━━━ Supplied information ━━━
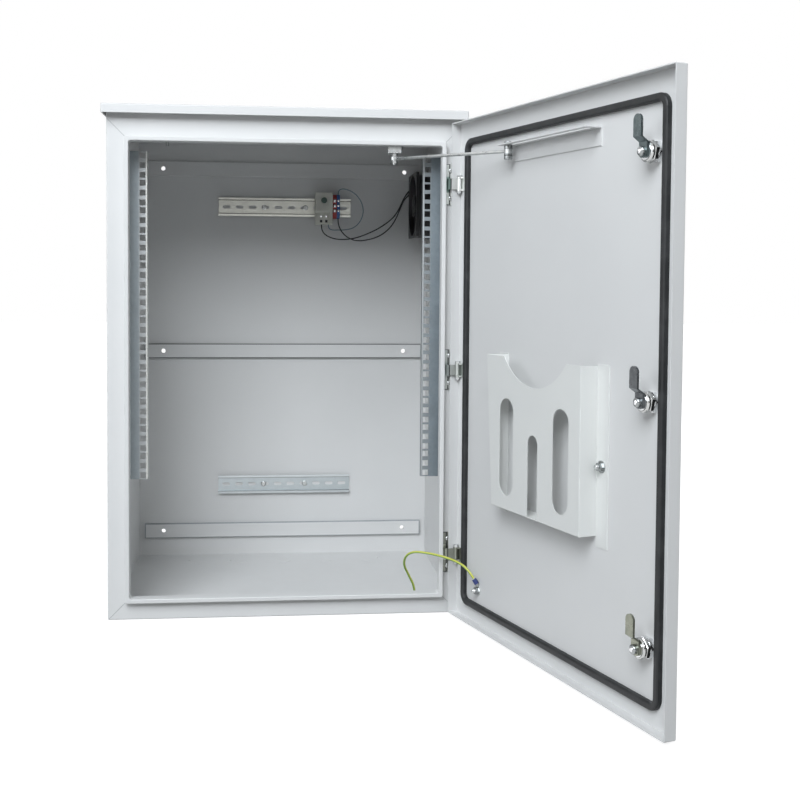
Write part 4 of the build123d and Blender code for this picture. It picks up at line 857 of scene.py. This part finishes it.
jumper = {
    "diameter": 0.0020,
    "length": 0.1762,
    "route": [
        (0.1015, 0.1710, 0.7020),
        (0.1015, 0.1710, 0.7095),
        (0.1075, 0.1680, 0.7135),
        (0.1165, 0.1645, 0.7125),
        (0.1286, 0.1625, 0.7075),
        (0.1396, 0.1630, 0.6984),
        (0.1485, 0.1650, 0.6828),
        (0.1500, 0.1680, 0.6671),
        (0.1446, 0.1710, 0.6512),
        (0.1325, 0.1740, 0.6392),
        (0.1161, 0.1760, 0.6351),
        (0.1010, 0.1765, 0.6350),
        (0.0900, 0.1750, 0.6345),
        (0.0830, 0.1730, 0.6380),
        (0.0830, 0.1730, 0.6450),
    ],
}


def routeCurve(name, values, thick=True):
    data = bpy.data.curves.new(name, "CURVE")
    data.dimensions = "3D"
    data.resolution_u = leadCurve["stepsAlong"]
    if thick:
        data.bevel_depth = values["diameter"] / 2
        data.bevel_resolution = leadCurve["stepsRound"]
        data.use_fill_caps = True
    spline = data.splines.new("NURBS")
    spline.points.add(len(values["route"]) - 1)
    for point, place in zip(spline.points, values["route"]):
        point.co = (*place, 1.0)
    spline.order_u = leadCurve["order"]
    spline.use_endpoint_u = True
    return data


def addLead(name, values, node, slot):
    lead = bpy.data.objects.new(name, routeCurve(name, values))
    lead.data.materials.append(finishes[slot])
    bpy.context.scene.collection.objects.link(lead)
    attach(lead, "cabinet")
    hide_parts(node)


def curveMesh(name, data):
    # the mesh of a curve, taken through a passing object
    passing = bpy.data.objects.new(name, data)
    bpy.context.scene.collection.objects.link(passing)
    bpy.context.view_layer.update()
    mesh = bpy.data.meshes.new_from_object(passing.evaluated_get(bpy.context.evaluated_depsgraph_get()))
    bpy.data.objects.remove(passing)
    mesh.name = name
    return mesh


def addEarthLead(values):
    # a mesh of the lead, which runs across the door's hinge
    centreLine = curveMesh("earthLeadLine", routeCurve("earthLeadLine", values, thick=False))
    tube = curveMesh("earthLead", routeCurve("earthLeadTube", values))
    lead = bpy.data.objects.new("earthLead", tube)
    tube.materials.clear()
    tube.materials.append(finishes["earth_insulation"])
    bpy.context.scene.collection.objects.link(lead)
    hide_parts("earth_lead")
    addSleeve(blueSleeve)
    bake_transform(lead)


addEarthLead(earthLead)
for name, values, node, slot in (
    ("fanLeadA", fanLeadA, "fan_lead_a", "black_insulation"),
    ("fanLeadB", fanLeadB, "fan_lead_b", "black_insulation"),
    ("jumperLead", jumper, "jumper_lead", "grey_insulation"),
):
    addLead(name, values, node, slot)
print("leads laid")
━━━
━━━ Supplied information ━━━
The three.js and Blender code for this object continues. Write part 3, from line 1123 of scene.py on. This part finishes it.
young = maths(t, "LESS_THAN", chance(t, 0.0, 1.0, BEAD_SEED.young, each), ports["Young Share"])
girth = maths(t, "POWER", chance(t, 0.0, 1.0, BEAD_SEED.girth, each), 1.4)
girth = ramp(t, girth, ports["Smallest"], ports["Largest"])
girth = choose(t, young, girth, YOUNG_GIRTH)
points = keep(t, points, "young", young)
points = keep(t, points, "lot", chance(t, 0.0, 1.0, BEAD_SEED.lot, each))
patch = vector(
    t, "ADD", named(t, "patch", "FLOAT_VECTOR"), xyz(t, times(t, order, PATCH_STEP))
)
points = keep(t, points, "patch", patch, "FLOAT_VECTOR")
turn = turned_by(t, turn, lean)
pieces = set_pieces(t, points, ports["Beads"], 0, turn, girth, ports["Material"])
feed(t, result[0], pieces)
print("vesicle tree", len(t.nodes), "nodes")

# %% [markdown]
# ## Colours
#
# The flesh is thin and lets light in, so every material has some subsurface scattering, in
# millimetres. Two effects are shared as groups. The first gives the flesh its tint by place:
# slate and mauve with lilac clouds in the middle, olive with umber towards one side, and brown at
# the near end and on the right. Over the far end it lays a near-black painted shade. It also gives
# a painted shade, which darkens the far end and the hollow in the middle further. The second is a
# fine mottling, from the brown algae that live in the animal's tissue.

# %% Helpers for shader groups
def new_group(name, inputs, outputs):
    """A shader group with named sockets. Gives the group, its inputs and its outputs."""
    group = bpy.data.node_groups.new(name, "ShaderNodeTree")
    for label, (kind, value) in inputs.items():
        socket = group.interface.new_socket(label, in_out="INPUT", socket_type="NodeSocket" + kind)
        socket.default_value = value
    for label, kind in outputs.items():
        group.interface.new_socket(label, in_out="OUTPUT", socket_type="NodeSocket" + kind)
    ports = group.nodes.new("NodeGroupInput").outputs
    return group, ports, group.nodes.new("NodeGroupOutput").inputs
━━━
━━━ Supplied information ━━━
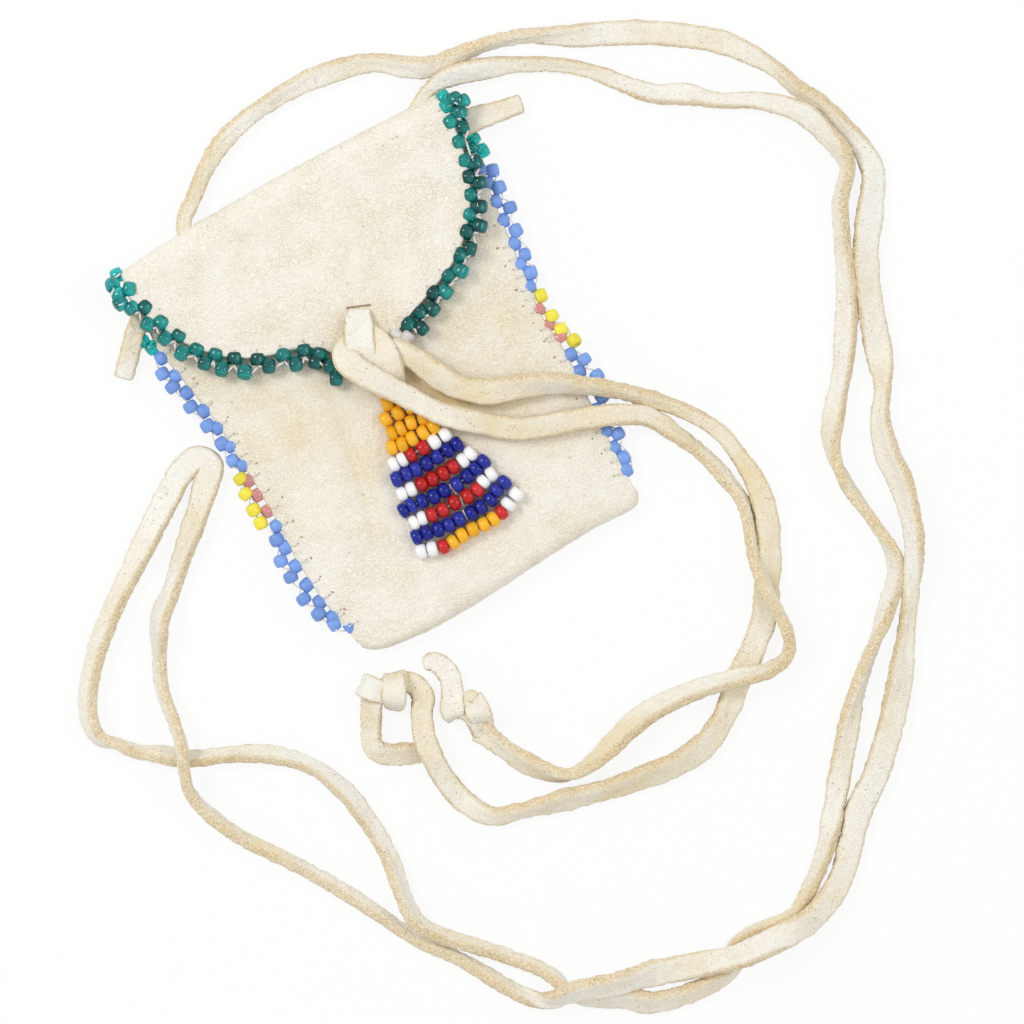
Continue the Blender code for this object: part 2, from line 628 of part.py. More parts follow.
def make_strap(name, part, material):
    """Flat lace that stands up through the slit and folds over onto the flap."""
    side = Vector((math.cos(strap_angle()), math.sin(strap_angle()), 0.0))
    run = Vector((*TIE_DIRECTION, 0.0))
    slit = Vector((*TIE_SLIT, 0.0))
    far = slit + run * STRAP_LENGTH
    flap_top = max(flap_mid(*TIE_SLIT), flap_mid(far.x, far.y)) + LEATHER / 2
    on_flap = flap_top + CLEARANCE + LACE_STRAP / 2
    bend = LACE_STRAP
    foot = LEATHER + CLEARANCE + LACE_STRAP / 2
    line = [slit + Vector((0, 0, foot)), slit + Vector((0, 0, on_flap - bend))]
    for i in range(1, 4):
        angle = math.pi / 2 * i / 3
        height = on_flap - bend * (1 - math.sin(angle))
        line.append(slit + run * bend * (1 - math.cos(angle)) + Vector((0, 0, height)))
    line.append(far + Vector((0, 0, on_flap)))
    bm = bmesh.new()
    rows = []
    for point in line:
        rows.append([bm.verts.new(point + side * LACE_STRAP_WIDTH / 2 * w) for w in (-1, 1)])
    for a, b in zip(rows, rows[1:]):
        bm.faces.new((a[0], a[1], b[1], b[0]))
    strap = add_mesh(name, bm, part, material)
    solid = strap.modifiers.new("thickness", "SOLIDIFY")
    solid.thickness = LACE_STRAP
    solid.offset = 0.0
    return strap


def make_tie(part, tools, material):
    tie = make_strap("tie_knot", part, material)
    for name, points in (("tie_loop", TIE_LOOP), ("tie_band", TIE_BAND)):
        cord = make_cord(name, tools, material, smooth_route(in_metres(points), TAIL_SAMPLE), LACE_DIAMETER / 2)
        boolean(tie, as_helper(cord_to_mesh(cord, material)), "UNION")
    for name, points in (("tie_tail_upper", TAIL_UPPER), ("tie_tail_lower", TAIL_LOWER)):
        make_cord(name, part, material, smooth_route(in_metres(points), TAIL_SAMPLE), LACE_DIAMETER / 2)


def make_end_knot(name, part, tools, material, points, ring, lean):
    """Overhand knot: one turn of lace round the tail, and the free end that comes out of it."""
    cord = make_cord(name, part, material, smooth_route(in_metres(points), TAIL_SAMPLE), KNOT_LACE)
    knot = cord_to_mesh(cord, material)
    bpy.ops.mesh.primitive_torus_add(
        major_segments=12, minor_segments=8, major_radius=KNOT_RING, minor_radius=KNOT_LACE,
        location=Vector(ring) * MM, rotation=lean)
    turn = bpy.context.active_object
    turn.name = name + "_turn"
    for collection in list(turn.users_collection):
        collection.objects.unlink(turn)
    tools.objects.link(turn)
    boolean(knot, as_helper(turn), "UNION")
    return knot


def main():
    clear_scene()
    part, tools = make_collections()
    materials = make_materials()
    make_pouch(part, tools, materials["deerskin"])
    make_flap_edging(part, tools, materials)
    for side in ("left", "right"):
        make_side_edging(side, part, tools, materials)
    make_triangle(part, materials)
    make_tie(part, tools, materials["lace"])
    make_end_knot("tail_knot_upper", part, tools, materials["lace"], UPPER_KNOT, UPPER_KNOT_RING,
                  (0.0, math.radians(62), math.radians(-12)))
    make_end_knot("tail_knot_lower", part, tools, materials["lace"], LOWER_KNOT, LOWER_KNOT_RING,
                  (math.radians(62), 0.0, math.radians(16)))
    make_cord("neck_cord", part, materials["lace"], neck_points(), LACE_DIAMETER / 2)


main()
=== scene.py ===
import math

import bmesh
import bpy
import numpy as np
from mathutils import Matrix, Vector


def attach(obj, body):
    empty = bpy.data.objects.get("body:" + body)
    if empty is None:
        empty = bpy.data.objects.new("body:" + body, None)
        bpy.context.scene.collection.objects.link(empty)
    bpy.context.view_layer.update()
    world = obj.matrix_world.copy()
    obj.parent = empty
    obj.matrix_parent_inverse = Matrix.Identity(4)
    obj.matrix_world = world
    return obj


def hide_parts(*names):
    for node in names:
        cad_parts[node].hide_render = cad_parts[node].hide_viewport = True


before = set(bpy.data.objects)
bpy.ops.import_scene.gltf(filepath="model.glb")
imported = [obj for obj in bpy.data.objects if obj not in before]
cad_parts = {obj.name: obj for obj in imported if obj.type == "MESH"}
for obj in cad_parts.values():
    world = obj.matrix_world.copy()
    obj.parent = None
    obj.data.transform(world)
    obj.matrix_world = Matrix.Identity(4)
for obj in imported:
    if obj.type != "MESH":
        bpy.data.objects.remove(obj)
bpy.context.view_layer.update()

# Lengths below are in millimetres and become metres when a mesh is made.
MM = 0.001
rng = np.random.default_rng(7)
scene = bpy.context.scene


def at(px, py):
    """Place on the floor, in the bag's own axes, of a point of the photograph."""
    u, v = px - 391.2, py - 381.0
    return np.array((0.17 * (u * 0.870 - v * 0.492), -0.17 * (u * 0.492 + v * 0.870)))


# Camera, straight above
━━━
- **Challenge**
The first line to be transcribed is the one containing "make_flap_edging(part, tools, materials)", and the last is the one containing "bpy.data.objects.remove(obj)". Transcribe exactly those lines and nothing else.

- **Reply to the exercise**
    make_flap_edging(part, tools, materials)
    for side in ("left", "right"):
        make_side_edging(side, part, tools, materials)
    make_triangle(part, materials)
    make_tie(part, tools, materials["lace"])
    make_end_knot("tail_knot_upper", part, tools, materials["lace"], UPPER_KNOT, UPPER_KNOT_RING,
                  (0.0, math.radians(62), math.radians(-12)))
    make_end_knot("tail_knot_lower", part, tools, materials["lace"], LOWER_KNOT, LOWER_KNOT_RING,
                  (math.radians(62), 0.0, math.radians(16)))
    make_cord("neck_cord", part, materials["lace"], neck_points(), LACE_DIAMETER / 2)


main()
=== scene.py ===
import math

import bmesh
import bpy
import numpy as np
from mathutils import Matrix, Vector


def attach(obj, body):
    empty = bpy.data.objects.get("body:" + body)
    if empty is None:
        empty = bpy.data.objects.new("body:" + body, None)
        bpy.context.scene.collection.objects.link(empty)
    bpy.context.view_layer.update()
    world = obj.matrix_world.copy()
    obj.parent = empty
    obj.matrix_parent_inverse = Matrix.Identity(4)
    obj.matrix_world = world
    return obj


def hide_parts(*names):
    for node in names:
        cad_parts[node].hide_render = cad_parts[node].hide_viewport = True


before = set(bpy.data.objects)
bpy.ops.import_scene.gltf(filepath="model.glb")
imported = [obj for obj in bpy.data.objects if obj not in before]
cad_parts = {obj.name: obj for obj in imported if obj.type == "MESH"}
for obj in cad_parts.values():
    world = obj.matrix_world.copy()
    obj.parent = None
    obj.data.transform(world)
    obj.matrix_world = Matrix.Identity(4)
for obj in imported:
    if obj.type != "MESH":
        bpy.data.objects.remove(obj)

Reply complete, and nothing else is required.